You should be aware that only American style contracts can be exercised prior to the expiration date. If you own European style contracts, then you cannot exercise them until the expiration date, at which point they will usually be automatically exercised if they are in profit.

Although the process for you to exercise is as simple as described above, there's actually a series of events that take place behind the scenes.

First, your broker would send an exercise notice to the relevant clearing house, depending on what options are being exercised and where. An options clearing house has the responsibility for ensuring that all contracts are settled according to the relevant. The largest clearing organization is the OCC – Options Clearing Corporation.

Once the clearing organization receives the exercise notice, they then select a member firm that is short on the contract being exercised i.e., a firm that has previously written these contracts. The selection process is usually random; any firm that's short on the relevant contracts can be chosen.

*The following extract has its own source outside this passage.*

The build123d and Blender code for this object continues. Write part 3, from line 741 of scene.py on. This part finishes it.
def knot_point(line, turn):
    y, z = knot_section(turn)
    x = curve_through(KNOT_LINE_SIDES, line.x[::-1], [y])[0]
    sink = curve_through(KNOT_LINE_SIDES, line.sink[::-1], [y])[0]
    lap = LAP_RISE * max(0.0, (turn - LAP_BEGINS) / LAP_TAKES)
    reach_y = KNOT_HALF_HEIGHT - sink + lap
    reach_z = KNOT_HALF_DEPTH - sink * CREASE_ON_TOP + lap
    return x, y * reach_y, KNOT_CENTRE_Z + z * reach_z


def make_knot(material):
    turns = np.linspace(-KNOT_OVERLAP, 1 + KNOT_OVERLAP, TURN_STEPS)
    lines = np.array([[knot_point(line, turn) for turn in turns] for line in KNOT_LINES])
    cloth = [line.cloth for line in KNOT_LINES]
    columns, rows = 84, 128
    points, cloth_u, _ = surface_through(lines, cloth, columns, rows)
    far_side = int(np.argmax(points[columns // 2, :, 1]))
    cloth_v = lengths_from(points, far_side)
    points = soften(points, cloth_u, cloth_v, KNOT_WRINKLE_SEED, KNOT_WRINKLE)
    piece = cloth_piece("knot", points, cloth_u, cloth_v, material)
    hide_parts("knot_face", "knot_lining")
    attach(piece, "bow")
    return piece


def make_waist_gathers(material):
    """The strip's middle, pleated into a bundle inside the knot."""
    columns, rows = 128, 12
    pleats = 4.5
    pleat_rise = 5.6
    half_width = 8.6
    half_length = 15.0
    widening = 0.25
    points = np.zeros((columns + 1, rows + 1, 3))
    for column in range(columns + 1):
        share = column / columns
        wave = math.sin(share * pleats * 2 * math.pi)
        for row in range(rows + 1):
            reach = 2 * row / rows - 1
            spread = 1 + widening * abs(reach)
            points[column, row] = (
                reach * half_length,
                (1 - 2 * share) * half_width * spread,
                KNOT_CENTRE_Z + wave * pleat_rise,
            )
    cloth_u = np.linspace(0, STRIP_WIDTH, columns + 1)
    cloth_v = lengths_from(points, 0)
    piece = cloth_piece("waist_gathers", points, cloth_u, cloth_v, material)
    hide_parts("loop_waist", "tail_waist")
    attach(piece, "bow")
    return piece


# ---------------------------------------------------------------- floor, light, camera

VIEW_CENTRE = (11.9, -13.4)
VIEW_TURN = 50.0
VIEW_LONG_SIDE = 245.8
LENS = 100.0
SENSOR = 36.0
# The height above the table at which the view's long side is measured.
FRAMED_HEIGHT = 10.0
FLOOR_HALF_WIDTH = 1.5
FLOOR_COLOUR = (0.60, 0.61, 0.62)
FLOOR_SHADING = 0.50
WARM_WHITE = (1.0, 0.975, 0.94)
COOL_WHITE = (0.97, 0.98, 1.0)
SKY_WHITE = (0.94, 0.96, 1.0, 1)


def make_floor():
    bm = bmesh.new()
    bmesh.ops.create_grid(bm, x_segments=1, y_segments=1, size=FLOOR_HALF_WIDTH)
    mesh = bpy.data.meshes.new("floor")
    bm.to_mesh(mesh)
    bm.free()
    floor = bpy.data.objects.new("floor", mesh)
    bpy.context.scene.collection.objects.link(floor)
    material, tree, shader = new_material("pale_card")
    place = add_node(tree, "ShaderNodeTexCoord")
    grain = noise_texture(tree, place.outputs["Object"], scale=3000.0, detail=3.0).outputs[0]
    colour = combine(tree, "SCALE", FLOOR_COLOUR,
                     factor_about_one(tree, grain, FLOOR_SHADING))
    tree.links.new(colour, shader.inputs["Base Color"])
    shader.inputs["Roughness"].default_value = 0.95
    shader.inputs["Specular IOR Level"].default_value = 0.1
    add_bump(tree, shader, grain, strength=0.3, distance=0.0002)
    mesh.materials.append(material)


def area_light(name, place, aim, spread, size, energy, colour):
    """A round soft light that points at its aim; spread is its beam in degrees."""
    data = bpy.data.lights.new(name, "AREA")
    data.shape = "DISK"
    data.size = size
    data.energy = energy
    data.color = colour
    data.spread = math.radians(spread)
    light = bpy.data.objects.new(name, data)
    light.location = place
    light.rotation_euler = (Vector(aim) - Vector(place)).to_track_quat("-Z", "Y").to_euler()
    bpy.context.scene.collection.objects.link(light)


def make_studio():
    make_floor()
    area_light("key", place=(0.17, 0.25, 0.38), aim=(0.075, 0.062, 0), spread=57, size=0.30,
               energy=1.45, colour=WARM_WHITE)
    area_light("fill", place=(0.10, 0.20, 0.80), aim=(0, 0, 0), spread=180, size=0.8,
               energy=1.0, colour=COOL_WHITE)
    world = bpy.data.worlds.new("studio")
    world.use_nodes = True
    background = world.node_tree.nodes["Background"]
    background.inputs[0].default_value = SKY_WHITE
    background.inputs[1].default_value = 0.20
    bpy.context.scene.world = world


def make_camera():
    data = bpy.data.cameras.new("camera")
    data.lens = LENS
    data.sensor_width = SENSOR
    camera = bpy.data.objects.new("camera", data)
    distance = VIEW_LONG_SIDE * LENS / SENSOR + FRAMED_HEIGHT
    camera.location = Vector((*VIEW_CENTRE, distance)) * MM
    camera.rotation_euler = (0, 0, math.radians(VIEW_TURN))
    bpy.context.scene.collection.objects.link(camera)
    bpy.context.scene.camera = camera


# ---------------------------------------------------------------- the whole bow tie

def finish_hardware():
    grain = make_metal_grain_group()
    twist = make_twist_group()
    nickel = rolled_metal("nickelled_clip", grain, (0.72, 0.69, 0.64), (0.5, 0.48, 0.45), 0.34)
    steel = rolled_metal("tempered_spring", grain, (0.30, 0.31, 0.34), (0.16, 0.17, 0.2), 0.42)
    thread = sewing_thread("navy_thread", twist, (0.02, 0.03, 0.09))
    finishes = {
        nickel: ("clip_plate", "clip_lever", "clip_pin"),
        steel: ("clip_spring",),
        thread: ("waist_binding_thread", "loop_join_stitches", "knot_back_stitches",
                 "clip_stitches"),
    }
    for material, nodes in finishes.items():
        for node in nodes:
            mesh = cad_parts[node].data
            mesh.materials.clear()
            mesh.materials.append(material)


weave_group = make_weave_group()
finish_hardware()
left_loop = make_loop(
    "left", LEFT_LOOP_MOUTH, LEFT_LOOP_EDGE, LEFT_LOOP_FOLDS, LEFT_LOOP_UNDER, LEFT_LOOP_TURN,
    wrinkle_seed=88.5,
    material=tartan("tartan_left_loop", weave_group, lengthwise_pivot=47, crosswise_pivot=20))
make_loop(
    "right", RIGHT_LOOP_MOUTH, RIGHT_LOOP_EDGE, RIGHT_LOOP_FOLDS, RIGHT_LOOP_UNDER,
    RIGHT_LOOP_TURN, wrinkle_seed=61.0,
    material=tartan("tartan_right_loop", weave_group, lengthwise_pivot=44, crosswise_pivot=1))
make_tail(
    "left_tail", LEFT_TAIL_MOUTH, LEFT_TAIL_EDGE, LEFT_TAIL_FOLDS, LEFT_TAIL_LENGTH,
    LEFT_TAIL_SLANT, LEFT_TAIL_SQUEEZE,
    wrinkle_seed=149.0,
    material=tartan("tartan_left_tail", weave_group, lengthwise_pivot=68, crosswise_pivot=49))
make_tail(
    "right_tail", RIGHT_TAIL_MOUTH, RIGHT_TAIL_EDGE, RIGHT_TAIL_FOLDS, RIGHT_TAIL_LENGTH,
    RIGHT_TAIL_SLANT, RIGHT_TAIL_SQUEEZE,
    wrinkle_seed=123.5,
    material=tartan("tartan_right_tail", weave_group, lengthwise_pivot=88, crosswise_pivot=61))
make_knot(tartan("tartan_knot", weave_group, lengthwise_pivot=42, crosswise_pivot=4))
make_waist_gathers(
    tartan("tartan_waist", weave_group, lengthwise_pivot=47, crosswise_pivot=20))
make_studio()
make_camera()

The firm that is selected is then responsible for fulfilling the terms of the contract; delivering the underlying security if it's a call option being exercised or paying for the underlying security if it's a put option. In turn, the firm will then selects one of its account holders which is short on the relevant contract and issues them with what is known as an assignment – meaning that they have to fulfill the terms of the contracts that they had previously written.

It should be noted that there is no direct relationship between the holder of options and the writer of them; basically anyone that has written specific contracts can receive the assignment when those specific contracts are exercised. The whole process sounds somewhat complicated, but it actually all happens very quickly and the net result is then reflected in your own trading account.